Jeetje, ahhh, wat zielig
!
Ik vind dit:
"Behandeling:
Twee manieren kunnen gebruikt worden om de ziekte te behandelen.
Ten eerste zijn er medicijnen die de hormoonproductie kunnen afremmen.
Het is moeilijk om hiermee weer een normale schildklierfunctie te krijgen en het effect is wisselend. Herhaald bloedonderzoek is nodig om de juiste dosering vast te stellen. Als de behandeling succesvol is moet het dier levenslang medicijnen krijgen.
Ten tweede is het mogelijk om de aangetaste schildklier(en) operatief te verwijderen. Dit geeft goede resultaten.
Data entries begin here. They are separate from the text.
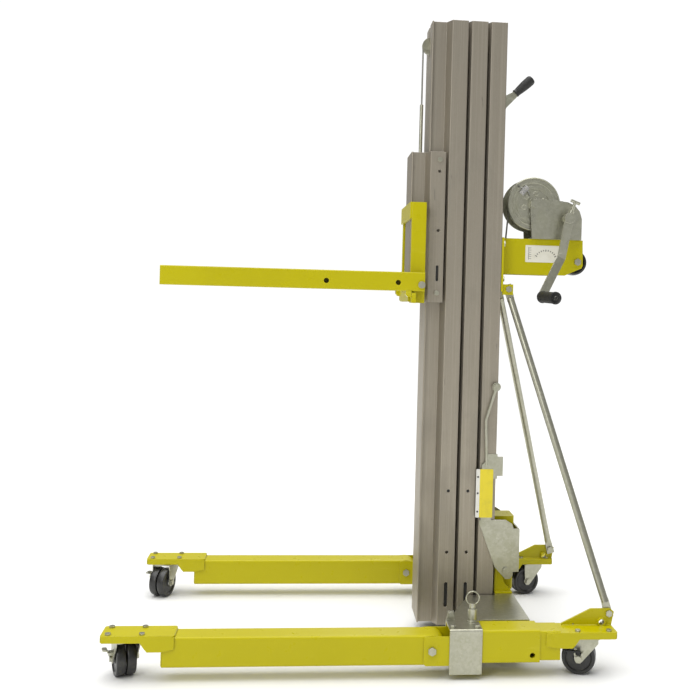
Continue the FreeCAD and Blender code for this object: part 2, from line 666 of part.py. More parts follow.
def write_casters():
    fork_shape = fuse([caster_fork(), lever_lug()])
    rear = []
    for name, side, y, az, flip in CASTERS:
        x = side * SWIVEL_X
        lever = brake_lever(y > 0)
        save("caster_fork_" + name, turned(mirror(fork_shape) if flip else fork_shape, x, y, az))
        save("caster_wheels_" + name, turned(caster_wheels(), x, y, az))
        save("brake_lever_" + name, turned(mirror(lever) if flip else lever, x, y, az))
        arm = front_leg() if y < 0 else outrigger()
        plate = trimmed(caster_plate(x, y), arm if side > 0 else mirror(arm))
        if y < 0:
            save("caster_mount_" + name, [plate] + caster_bolts(x, y))
        else:
            rear.append(plate)
    save("caster_plates_rear", rear)


# ---------------------------------------------------------------- cable

def arc_yz(y, z, r, a0, a1):
    pts = [(y + r * math.cos(math.radians(a)), z + r * math.sin(math.radians(a))) for a in (a0, (a0 + a1) / 2, a1)]
    return Part.Arc(*[V(0, p, q) for p, q in pts]).toShape()


def tangent(c0, r0, c1, r1, side0, side1):
    """End points of the straight run between two sheaves; side is +1 on the right of the way it runs."""
    dy, dz = c1[0] - c0[0], c1[1] - c0[1]
    length = math.hypot(dy, dz)
    ny, nz = dz / length, -dy / length
    off = (side1 * r1 - side0 * r0) / length
    k = math.sqrt(1 - off * off)
    my, mz = ny * k - dy / length * off, nz * k - dz / length * off
    return ((c0[0] + side0 * r0 * my, c0[1] + side0 * r0 * mz), (c1[0] + side1 * r1 * my, c1[1] + side1 * r1 * mz))


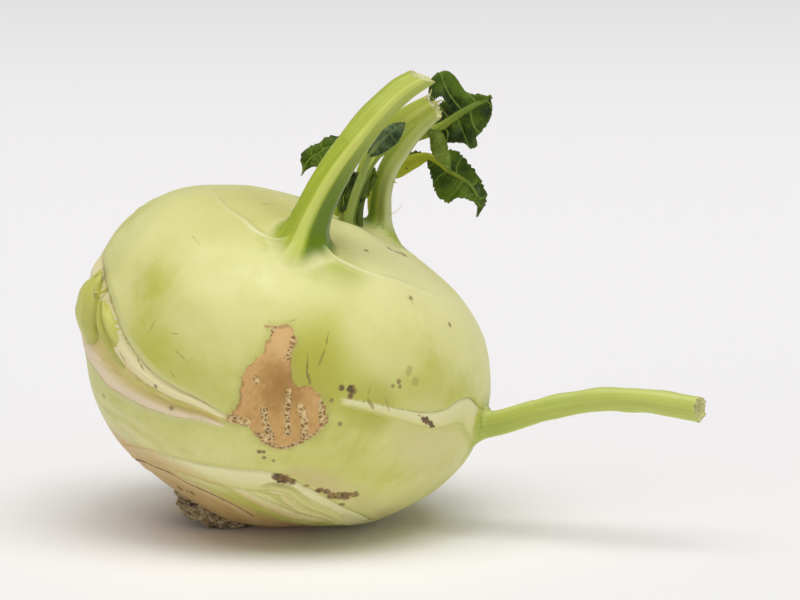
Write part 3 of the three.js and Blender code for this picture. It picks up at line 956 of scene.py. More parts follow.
def make_skin():
    recipe = Recipe("kohlrabi skin", Subsurface_Weight=0.12, Subsurface_Scale=0.003)
    recipe.surface.inputs["Subsurface Radius"].default_value = FLESH
    upright = along_axis(recipe)
    names = ("across", "scar", "cork", "torn", "crest")
    across, scar, cork, torn_mark, crest = (recipe.mark(name) for name in names)
    foot, tone, grain, _, near = foot_tones(recipe)
    ragged = recipe.noise(1.6, 4, 0.65)
    wander = recipe.noise(8, 3, 0.6) - 0.5
    torn = recipe.noise(1, 4, 0.7, recipe.vector("MULTIPLY", upright, (0.12, 0.12, 1.1)))
    height = part_of(recipe, upright, "Z") + ragged * 4
    for longitude, latitude, wide, tint, strength in TONES:
        patch = spot(recipe, longitude, latitude, wide, wander, 0.8)
        tone = recipe.mix(patch * strength, tone, TINTS[tint])
    tone = banded_tones(recipe, tone, upright, height, wander)

    fresh, healed = scar_tones(recipe, upright, height, across, torn)
    shows = scar.step(0.1, 0.6) * across.step(-0.25, -0.03) * across.step(1.3, 1.04)
    tone = recipe.over(
        tone, (shows * torn_mark.step(0.1, 0.9), fresh), (shows * torn_mark.step(0.9, 0.2) * 0.85, healed))

    for longitude, latitude, to_longitude, to_latitude, wide, dark in SCRATCHES:
        scored = scratch(recipe, (longitude, to_longitude), (latitude, to_latitude), wide, ragged)
        tone = recipe.mix(scored * dark, tone, (134, 118, 56))
    tone = recipe.mix(root_line(recipe, ragged) * 0.85, tone, (122, 88, 44))
    lens = scratch(recipe, (41, 49), (12.8, 10.8), 1.7, ragged)
    tone = recipe.mix(lens * 0.95, tone, (98, 62, 34))
    crumbs = recipe.cells(0.7).step(0.25, 0.45)
    scab = recipe.mix(crumbs * ragged.step(0.3, 0.6), (70, 46, 20), (146, 112, 60))
    for longitude, latitude, wide, dark in SPOTS:
        tone = recipe.mix(spot(recipe, longitude, latitude, wide, ragged) * dark, tone, scab)

    edge = cork + (ragged - 0.5) * 2.6
    patch = edge.step(-0.2, 0.3)
    tan, laced, net = cork_tones(recipe, upright, cork, edge, ragged)
    tone = recipe.over(
        tone,
        (edge.step(-1.8, 0.1) * 0.4, (176, 164, 84)),
        (patch, tan),
        # Painted highlight along the raised line of the wings.
        (crest.step(0.06, 0.6) * 0.65, (233, 231, 184)),
        (near.step(0.1, 0.26), foot))
    bump = recipe.bump(grain, 0.04)
    bump = recipe.bump(torn * scar * torn_mark * across.step(0.05, 0.2), 0.5, bump)
    bump = recipe.bump(net.step(0.0, 0.2) * laced * patch * -1 + ragged * patch, 0.25, bump)
    rough = recipe.noise(3, 3, 0.5).step(0.3, 0.7, 0.4, 0.52) + patch * 0.35 + scar * 0.1
    return recipe.finish(Base_Color=tone, Roughness=rough, Normal=bump)


SKIN = make_skin()

# %% [markdown]
# ## The finish of the stalks
# The stalks share the skin's colours at their feet. A cut end is paler inside, mottled in its pith, and has
# dried a little brown along its rim.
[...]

De beste oplossing is een combinatie van beide; eerst medicijnen om het dier in een betere conditie te brengen en dan (na +/- 2 weken) opereren.
Als 1 schildklier wordt verwijderd, kan de andere voldoende hormoon produceren voor een normaal leven. Als beide klieren eruit gehaald zijn moet de kat meestal levenslang hormoontabletten krijgen.
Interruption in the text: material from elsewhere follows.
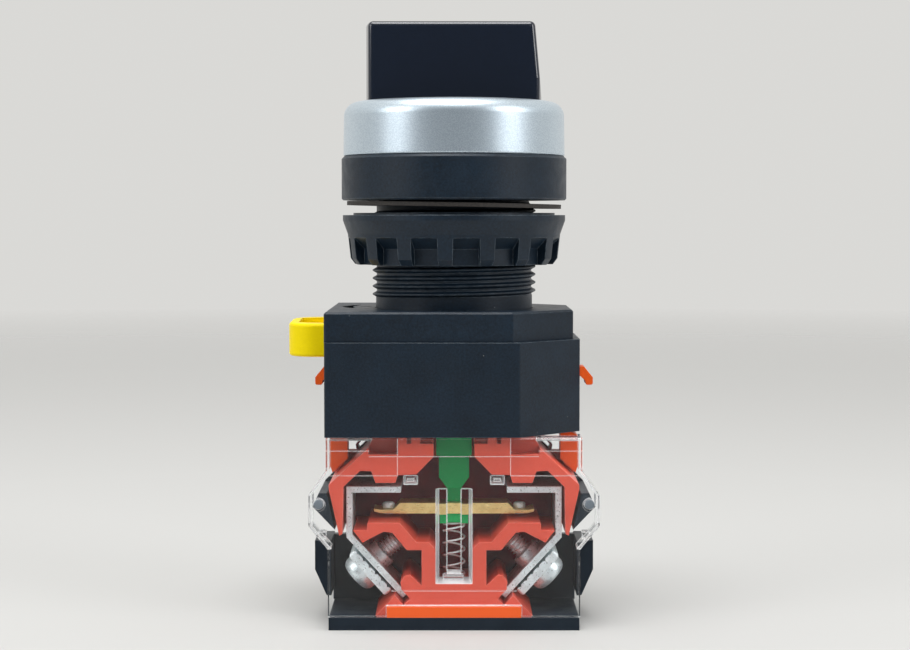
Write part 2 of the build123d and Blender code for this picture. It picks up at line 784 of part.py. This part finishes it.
def make_fixed_tips():
    """The silver contact rivets under the two terminals."""
    tips = []
    for x in (-TIP_X, TIP_X):
        cap = disc(0.8, ARM_UNDER - 0.39, ARM_UNDER - FIT, x, BLOCK_MID)
        shank = disc(RIVET_R, ARM_UNDER - 0.05, ARM_TOP - FIT, x, BLOCK_MID)
        tips.append(fillet(cap.edges().group_by(Axis.Z)[0], 0.2) + shank)
    return tips


def make_return_spring():
    """The spring that lifts the plunger to close the contacts."""
    foot = WELL_FLOOR + FIT
    top = PLUNGER_FOOT - FIT
    return coil(1.37, 0.25, foot, top, 4.0, 0, BLOCK_MID, closed_ends=True)


# ---------------------------------------------------------------- terminals
def on_terminal(shape):
    """Place a shape made about its own Z axis onto the left terminal's screw axis.

    Its +Z then runs inwards and up along the screw, and its +X runs down the plate."""
    return Pos(TERMINAL_X, BLOCK_MID, TERMINAL_Z) * Rot(0, TERMINAL_TILT, 0) * shape


def terminal_tail_slot():
    """The slot in the red frame that holds the plate's tail."""
    slot = block(2.0, 6.2, -7.0, 4.0, -0.75, 0.4)
    return on_terminal(slot)


def make_terminal():
    """The left terminal: contact arm, riser and sloping plate with an extruded screw collar."""
    back = BLOCK_BACK - BACK_WALL - FIT
    arm = block(-13.9, -6.85, TERMINAL_FRONT, back, ARM_UNDER, ARM_TOP)
    riser = block(-13.9, -13.1, TERMINAL_FRONT, back - 1.6, -43.35, ARM_TOP - 0.03)
    front = TERMINAL_FRONT - BLOCK_MID
    tail_back = 3.6
    foot = -0.6
    blade = block(-5.0, 5.75, front, tail_back, foot, foot + TERMINAL_THICK)
    collar = disc(SCREW_R + 0.6, foot + 0.2, 1.35)
    bore = disc(SCREW_R + 0.06, -3, 5)
    rivet_hole = disc(RIVET_R + FIT, -39, -36, -TIP_X, BLOCK_MID)
    return arm + riser + on_terminal(blade + collar - bore) - on_terminal(bore) - rivet_hole


def make_clamp():
    """The left wire clamp: a thick square washer with gripping grooves on its inner face."""
    inner_face = -0.95
    washer = block(-3.0, 4.1, -3.6, 3.6, -2.1, inner_face)
    washer = chamfer([e for e in washer.edges() if abs(e.center().X) > 2.9], 0.25)
    grooves = 6
    spacing = 1.15
    for number in range(grooves):
        washer -= Pos(number * spacing - 2.4, 0, inner_face) * Rot(0, 45, 0) * Box(0.3, 8, 0.3)
    bore = disc(SCREW_R + 0.12, -5, 5)
    return on_terminal(washer - bore)


def make_terminal_screw():
    """The left clamp screw: a domed combination head on a threaded shank."""
    head = disc(2.45, -3.95, -2.12)
    head = fillet(head.edges().group_by(Axis.Z)[0], 1.0)
    slot = block(-3, 3, -0.3, 0.3, -4.5, -3.1)
    cross = block(-0.3, 0.3, -1.4, 1.4, -4.5, -2.9)
    screw = head - slot - cross + disc(SCREW_R - 0.22, -2.3, 3.6)
    ridges = 12
    first = -1.6
    for number in range(ridges):
        z = first + number * SCREW_PITCH
        screw += turned([(0.9, z - 0.2), (SCREW_R, z), (0.9, z + 0.2)])
    return on_terminal(screw)


# ---------------------------------------------------------------- write every sub-part
save("knob", make_knob())
save("knob_indicator", make_indicator())
save("bezel", make_bezel())
save("head_housing", make_head_housing())
save("shaft_seal", make_shaft_seal())
save("rotor_cam", make_rotor_cam())
save("knob_screw", make_knob_screw())
save("detent_balls", Compound(children=make_detent_balls()))
save("detent_springs", Compound(children=make_detent_springs()))
save("panel_gasket", make_gasket())
save("lock_nut", make_lock_nut())
save("body_cap", make_body_cap())
save("body_shell", make_body_shell())
save("bayonet_ring", make_bayonet_ring())
for place, side in (("front", -1), ("rear", 1)):
    save(f"pusher_{place}", make_pusher(side))
    save(f"pusher_spring_{place}", make_pusher_spring(side))
save("contact_housing", make_contact_housing())
save("contact_frame", make_contact_frame())
save("contact_cover", make_contact_cover())
save("plunger", make_plunger())
save("bridge", make_bridge())
save("bridge_tips", Compound(children=make_bridge_tips()))
save("fixed_tips", Compound(children=make_fixed_tips()))
save("return_spring", make_return_spring())
paired = {
    "latch": make_latch(),
    "terminal": make_terminal(),
    "clamp_washer": make_clamp(),
    "terminal_screw": make_terminal_screw(),
}
for name, shape in paired.items():
    save(f"{name}_left", shape)
    save(f"{name}_right", across(shape))
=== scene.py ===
"""Looks for the panel-mount selector switch: materials, stage, lights and camera.

Everything is in metres in the CAD model's own frame: +Z up, -Y towards the viewer."""
import json
from math import radians

import bpy
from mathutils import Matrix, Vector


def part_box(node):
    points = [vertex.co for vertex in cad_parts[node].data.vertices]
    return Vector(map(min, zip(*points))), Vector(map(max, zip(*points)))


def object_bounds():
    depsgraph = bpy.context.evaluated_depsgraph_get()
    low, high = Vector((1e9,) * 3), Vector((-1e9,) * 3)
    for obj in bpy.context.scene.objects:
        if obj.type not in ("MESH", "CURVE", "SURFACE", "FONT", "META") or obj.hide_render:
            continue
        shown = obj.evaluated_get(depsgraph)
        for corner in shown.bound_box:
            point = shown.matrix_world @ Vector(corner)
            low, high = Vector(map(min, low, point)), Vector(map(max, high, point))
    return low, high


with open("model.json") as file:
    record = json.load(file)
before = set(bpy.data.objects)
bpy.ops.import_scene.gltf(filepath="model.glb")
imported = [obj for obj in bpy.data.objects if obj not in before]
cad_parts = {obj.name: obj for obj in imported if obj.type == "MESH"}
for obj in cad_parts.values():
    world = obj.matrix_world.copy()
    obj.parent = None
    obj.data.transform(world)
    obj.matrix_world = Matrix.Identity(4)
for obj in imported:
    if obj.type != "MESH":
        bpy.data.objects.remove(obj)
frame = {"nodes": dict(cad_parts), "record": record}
CAD_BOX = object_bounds()

MM = 0.001

# Places in the CAD model that bound some of the looks.
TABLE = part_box("contact_housing")[0].z          # the switch stands here
COVER_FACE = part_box("contact_cover")[0].y       # the clear cover's foremost plane
PIN_FACE = COVER_FACE + 0.4 * MM                # the carrier's hinge pins end in front of this
COVER_INSIDE = COVER_FACE + 0.7 * MM            # the cover's guide, posts and sides lie behind this
COVERED = COVER_FACE + 1.1 * MM                 # what lies behind this is seen through the cover
INTERIOR = COVER_FACE + 2.0 * MM                # the inside of the contact block lies behind this
BACK_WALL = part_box("contact_housing")[1].y - 1.2 * MM   # within the carrier's back wall
FRAME_HALF = 14.0 * MM      # half the width inside the frame's outer walls
BASE_SIDE = 16.3 * MM       # just outside the base's sides, with the hinge pins beyond
GUIDE_HALF = 7.1 * MM       # the cover's guide and posts lie nearer the middle than this
ARM_SLOPE = 1.09            # how far out the terminals' slanting arms go for each step down
ARM_REACH = 61.0 * MM       # |X| - ARM_SLOPE * Z along those arms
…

Bijwerkingen en complicaties
De tabletten kunnen braakklachten en verlies van eetlust veroorzaken.
De operatie kent naast de gebruikelijke operatierisico's 2 dingen die bijzondere aandacht vragen. In de eerste plaats ligt de bijschildklier tegen de schildklier aan en mag niet mee verwijderd worden, omdat er anders een ernstige verstoring van de kalkhuishouding ontstaat.
Ten tweede loopt de stembandzenuw vlak langs de schildklier en ook deze moet ontweken worden.
Beide zaken geven hij een zorgvuldige operatietechniek geen problemen.
Een zeldzaam probleem is het zogenaamde ectopische schildklierweefsel, dit wil zeggen schildklierweefsel wat zich op een andere plaats dan de gewone schildklieren bevindt. In enkele gevallen kan ook dit weefsel, na verwijdering van de gewone klieren, toch nog teveel hormoon produceren. Opsporing hiervan is lastig, de beste behandeling is dan met schildklierremmers".